Data lines:
------------------------------------

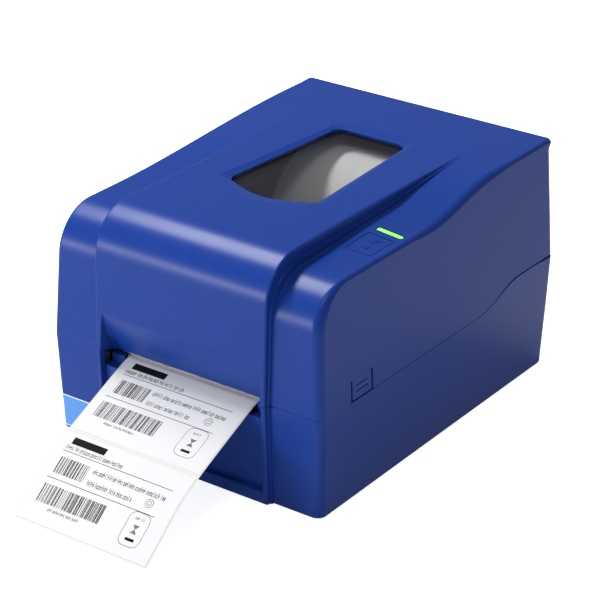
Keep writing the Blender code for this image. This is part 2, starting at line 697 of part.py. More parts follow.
def drive(looks):
    """The platen and the gear train that turns it."""
    shaft = PLATEN
    rod("platen_shaft", shaft, 3.0, (-76.0, 71.0), looks["steel"])
    tube("platen_roller", shaft, 3.3, PLATEN_RADIUS, (-54.0, 54.0), looks["rubber"])
    for side in (-1, 1):
        tag = "right" if side > 0 else "left"
        profile = [(side * x, radius) for x, radius in
                   ((64.6, 3.3), (64.6, 6.6), (66.2, 6.6), (66.2, 5.0), (69.0, 5.0), (69.0, 3.3))]
        turned("platen_bush_" + tag, shaft, profile, looks["white_nylon"], 24)
    nylon = looks["white_nylon"]
    toward_idler = math.atan2(IDLER[1] - PLATEN[1], IDLER[0] - PLATEN[0])
    toward_pinion = math.atan2(PINION[1] - IDLER[1], PINION[0] - IDLER[0])
    gears = (
        ("platen_gear", PLATEN, PLATEN_TEETH, toward_idler, 3.3),
        ("idler_gear", IDLER, IDLER_TEETH, toward_idler + math.pi * (1.0 + 1.0 / IDLER_TEETH), 2.3),
    )
    for name, centre, teeth, phase, bore in gears:
        made = prism_x(name, gear_outline(centre, teeth, phase), GEAR_X, nylon, (GEAR_X[0], *centre))
        cut(made, rod(name + "_bore", centre, bore, (-90.0, -60.0), count=20))
    idler_phase = toward_idler + math.pi * (1.0 + 1.0 / IDLER_TEETH)
    tooth_turn = 2.0 * math.pi / IDLER_TEETH
    offset = ((toward_pinion - idler_phase) / tooth_turn) % 1.0
    pinion_phase = toward_pinion + math.pi + (offset - 0.5) * 2.0 * math.pi / PINION_TEETH
    outline = gear_outline(PINION, PINION_TEETH, pinion_phase)
    pinion = prism_x("motor_pinion", outline, GEAR_X, looks["steel"], (GEAR_X[0], *PINION))
    cut(pinion, rod("motor_pinion_bore", PINION, 2.2, (-90.0, -60.0), count=16))
    motor = block("stepper_motor", (-65.8, -42.0), (PINION[0] - 17.5, PINION[0] + 17.5),
                  (PINION[1] - 17.5, PINION[1] + 17.5), looks["black_plastic"])
    bevel(motor, 3.0, 2)
    add(motor, rod("motor_shaft", PINION, 1.9, (-76.0, -60.0), count=16))
    bar = [(15.9, 54.0), (17.4, 54.0), (17.4, 61.6), (20.2, 61.6), (20.2, 63.6), (17.4, 63.6), (15.9, 62.4)]
    prism_x("tear_bar", bar, (-60.5, 60.5), looks["steel"])


def carriage(looks):
    """The swinging print-head carriage with both ribbon cores."""
    outline = [(22.0, 71.0), (18.0, 84.0), (24.0, 114.0), (36.0, 138.0), (56.0, 146.0), (112.0, 148.0)]
    outline += [(132.0, 126.0), (144.0, 103.0), (156.0, 100.0), (156.0, 90.0), (142.0, 86.0), (62.0, 71.0)]
    frame = prism_x("carriage_frame", outline, (ARM[0], ARM[1]), looks["grey_plastic"],
                    (0.0, *CARRIAGE_PIVOT))
    add(frame, prism_x("carriage_left_arm", outline, (-ARM[1], -ARM[0])))
    add(frame, block("carriage_front_bar", (-ARM[0] - 1, ARM[0] + 1), (32.0, 40.0), (80.0, 90.0)))
    add(frame, block("carriage_rear_bar", (-ARM[0] - 1, ARM[0] + 1), (128.0, 136.0), (92.0, 100.0)))
    for name, centre, hole in (("supply", SUPPLY, 7.4), ("rewind", REWIND, 7.4), ("pivot", CARRIAGE_PIVOT, 3.3)):
        cut(frame, rod("carriage_hole_" + name, centre, hole, (-70.0, 70.0), count=28))
    steel = looks["steel"]
    for side in (-1, 1):
        tag = "right" if side > 0 else "left"
        rod("carriage_pin_" + tag, CARRIAGE_PIVOT, 3.0, sorted((side * 57.0, side * 71.0)), steel, 24)
    block("print_head", (-56.0, 56.0), (24.5, 40.0), (65.4, 69.5), looks["black_plastic"])
    sink = block("head_heatsink", (-56.0, 56.0), (24.5, 40.5), (69.8, 79.6), looks["aluminium"])
    for index in range(3):
        near = 28.0 + 4.5 * index
        cut(sink, block("sink_groove_%d" % index, (-60.0, 60.0), (near, near + 2.0), (72.5, 85.0)))
    for name, centre, radius in (("supply", SUPPLY, SUPPLY_RADIUS), ("rewind", REWIND, REWIND_RADIUS)):
        tube("ribbon_" + name, centre, 13.0, radius, (-55.0, 55.0), looks["ribbon_film"], 48)
        profile = [(-57.4, 0.0), (-57.4, 12.6), (57.4, 12.6), (57.4, 0.0)]
        core = rod("ribbon_%s_core" % name, centre, 12.6, (-57.4, 57.4), looks["white_nylon"], 40)
        add(core, rod("%s_journal" % name, centre, 7.0, (-62.0, 62.0), count=28))
    ribbon_runs(looks["ribbon_film"])


def ribbon_runs(look):
    """The ink film from the supply core under the head and up to the rewind core."""
    film = 64.95
    corner = (43.5, 66.2)
    reach = math.dist(corner, SUPPLY)
    rise = math.atan2(SUPPLY[1] - corner[1], SUPPLY[0] - corner[0]) - math.asin((SUPPLY_RADIUS + 0.5) / reach)
    run = math.sqrt(reach ** 2 - (SUPPLY_RADIUS + 0.5) ** 2)
    start = (corner[0] + run * math.cos(rise), corner[1] + run * math.sin(rise))
    front = (20.4, 68.5)
    reach = math.dist(front, REWIND)
    steep = math.atan2(REWIND[1] - front[1], REWIND[0] - front[0]) + math.asin((REWIND_RADIUS + 0.5) / reach)
    run = math.sqrt(reach ** 2 - (REWIND_RADIUS + 0.5) ** 2)
    end = (front[0] + run * math.cos(steep), front[1] + run * math.sin(steep))
    path = [start, corner, (41.5, film + 0.1), (40.0, film), (23.5, film), (21.6, 65.8), front, end]
    outer = [start, (corner[0] - 0.1, corner[1] + 0.2), (41.4, film + 0.3), (40.0, film + 0.2),
             (23.7, film + 0.2), (21.8, 66.0), (20.6, 68.5), (end[0] + 0.2, end[1])]
    outer[0] = (start[0] - 0.1, start[1] + 0.2)
    prism_x("ribbon_film", path + outer[::-1], (-55.0, 55.0), look)


def rack_outline(direction, near, far):
    """A toothed bar beside the guide pinion; direction is the side of the pinion it runs on."""
    pitch = MODULE * GUIDE_TEETH / 2.0
    root = GUIDE_PINION_DEPTH + direction * (pitch + 1.2)
    tip = GUIDE_PINION_DEPTH + direction * (pitch - 0.7)
    back = GUIDE_PINION_DEPTH + direction * (pitch + 4.0)
    step = math.pi * MODULE
    outline = [(near, back), (near, root)]
    tooth = math.ceil((near + 1.2) / step - 0.5) + 0.5
    while tooth * step < far - 1.2:
        centre = tooth * step
        outline += [(centre - 0.95, root), (centre - 0.35, tip), (centre + 0.35, tip), (centre + 0.95, root)]
        tooth += 1.0
    return outline + [(far, root), (far, back)]


def guides(looks):
    """The two media guides, their racks and the pinion that couples them."""
    grey = looks["grey_plastic"]
    depth = GUIDE_PINION_DEPTH
    for side in (-1, 1):
        tag = "right" if side > 0 else "left"
        made = block("media_guide_" + tag, sorted((side * 51.3, side * 53.5)), (84.0, 128.0), (64.4, 73.5), grey)
        stem = (104.2, 107.8)
        if side > 0:
            span = (104.2, depth + 9.8)
        else:
            span = (depth - 9.8, 107.8)
        add(made, block("guide_stem_" + tag, sorted((side * 51.5, side * 53.3)), stem, (57.0, 65.0)))
        add(made, block("guide_link_" + tag, sorted((side * 50.4, side * 53.5)), span, (56.2, 59.8)))
        near, far = sorted((side * -22.0, side * 50.6))
        add(made, prism_z("guide_rack_" + tag, rack_outline(side, near, far), (56.4, 59.6)))
    outline = gear_outline((0.0, depth), GUIDE_TEETH, 0.5 * math.pi)
    pinion = prism_z("guide_pinion", outline, (56.4, 59.6), looks["white_nylon"], (0.0, depth, 56.4))
    add(pinion, prism_z("guide_pinion_axle", circle((0.0, depth), 1.8, 16), (55.0, 62.3)))
    slider = block("sensor_slider", (-6.0, 6.0), (58.8, 65.2), (54.0, 63.4), looks["black_plastic"])
    cut(slider, block("sensor_eye", (-1.5, 1.5), (60.5, 63.5), (62.6, 70.0)))


def electronics(looks):
    board = block("main_board", (-62.0, 62.0), (92.0, 256.0), (10.0, 11.6), looks["board"])
    for index, (x, depth, radius, tall) in enumerate(
            ((-40.0, 120.0, 5.0, 24.0), (-26.0, 120.0, 5.0, 24.0), (-50.0, 240.0, 4.0, 20.0))):
        outline = circle((x, depth), radius, 16)
        add(board, prism_z("capacitor_%d" % index, outline, (11.0, tall)))
    add(board, block("processor", (10.0, 34.0), (140.0, 164.0), (11.0, 13.2)))
    block("control_board", (71.0, 95.0), (64.0, 116.0), (138.0, 139.6), looks["board"])
    black = looks["black_plastic"]
    jack = block("power_inlet", (60.0, 73.0), (265.5, 280.5), (16.0, 29.0), black)
    outside = [(66.5 + x, z) for x, z in circle((0.0, 22.5), 4.2, 24)]
    bore = loft("power_inlet_bore", [[(x, depth, z) for x, z in outside] for depth in (268.5, 294.0)])
    cut(jack, bore)
    add(jack, loft("power_inlet_pin", [[(66.5 + x, depth, z) for x, z in circle((0.0, 22.5), 1.1, 12)]
                                       for depth in (266.5, 278.5)]))
    usb = block("usb_port", (30.0, 43.0), (265.5, 280.5), (16.0, 28.0), looks["steel"])
    cut(usb, block("usb_mouth", (32.2, 40.8), (268.5, 294.0), (18.0, 26.0)))
    rocker = [(278.0, 18.2), (280.8, 16.8), (281.6, 27.0), (282.8, 37.2), (278.0, 35.8)]
    prism_x("power_switch", rocker, (-73.8, -58.2), black, (-66.0, 277.0, 27.0))
    holder = block("switch_body", (-73.8, -58.2), (265.4, 275.6), (16.2, 37.8), black)
    bevel(holder, 0.6, 1)


def build():
    for existing in list(bpy.data.objects):
        bpy.data.objects.remove(existing)
    looks = all_materials()
    casing(looks)
    media_tray(looks["grey_plastic"])
    for side in (-1, 1):
        side_plate(side, looks["steel"])
    drive(looks)
    carriage(looks)
    guides(looks)
    electronics(looks)
    paper(looks)


build()
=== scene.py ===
"""Desktop thermal label printer: the finished surfaces, materials, light and camera.

Places are (x, depth, z) in millimetres, as in the model's own script: depth is measured back
from the foremost face of the lid's centre band, and z up from the table.
"""

import json
import math
import random

import bmesh
import bpy
from mathutils import Matrix, Vector


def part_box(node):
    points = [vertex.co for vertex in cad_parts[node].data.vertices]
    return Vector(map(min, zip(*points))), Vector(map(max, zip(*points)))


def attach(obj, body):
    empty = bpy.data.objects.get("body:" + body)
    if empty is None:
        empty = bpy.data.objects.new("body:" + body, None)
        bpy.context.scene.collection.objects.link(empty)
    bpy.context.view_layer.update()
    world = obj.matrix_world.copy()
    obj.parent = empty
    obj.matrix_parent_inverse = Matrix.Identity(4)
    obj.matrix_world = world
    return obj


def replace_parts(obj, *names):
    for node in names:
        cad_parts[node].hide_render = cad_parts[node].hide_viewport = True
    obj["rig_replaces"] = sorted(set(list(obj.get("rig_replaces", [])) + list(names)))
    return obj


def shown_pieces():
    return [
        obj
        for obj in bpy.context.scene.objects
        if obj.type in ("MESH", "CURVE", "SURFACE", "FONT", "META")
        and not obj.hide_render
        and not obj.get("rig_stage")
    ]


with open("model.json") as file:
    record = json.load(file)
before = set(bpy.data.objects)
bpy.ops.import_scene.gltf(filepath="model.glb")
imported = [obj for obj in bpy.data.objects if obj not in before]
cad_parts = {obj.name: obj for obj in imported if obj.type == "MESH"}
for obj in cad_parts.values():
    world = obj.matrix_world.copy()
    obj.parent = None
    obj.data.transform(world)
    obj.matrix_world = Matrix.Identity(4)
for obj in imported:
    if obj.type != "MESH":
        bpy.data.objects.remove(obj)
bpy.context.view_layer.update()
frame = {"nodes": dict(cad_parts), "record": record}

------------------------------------

Task prompt:
Scan the material above. Extract every line in which the word "Identity" occurs.

Task answer:
    obj.matrix_parent_inverse = Matrix.Identity(4)
    obj.matrix_world = Matrix.Identity(4)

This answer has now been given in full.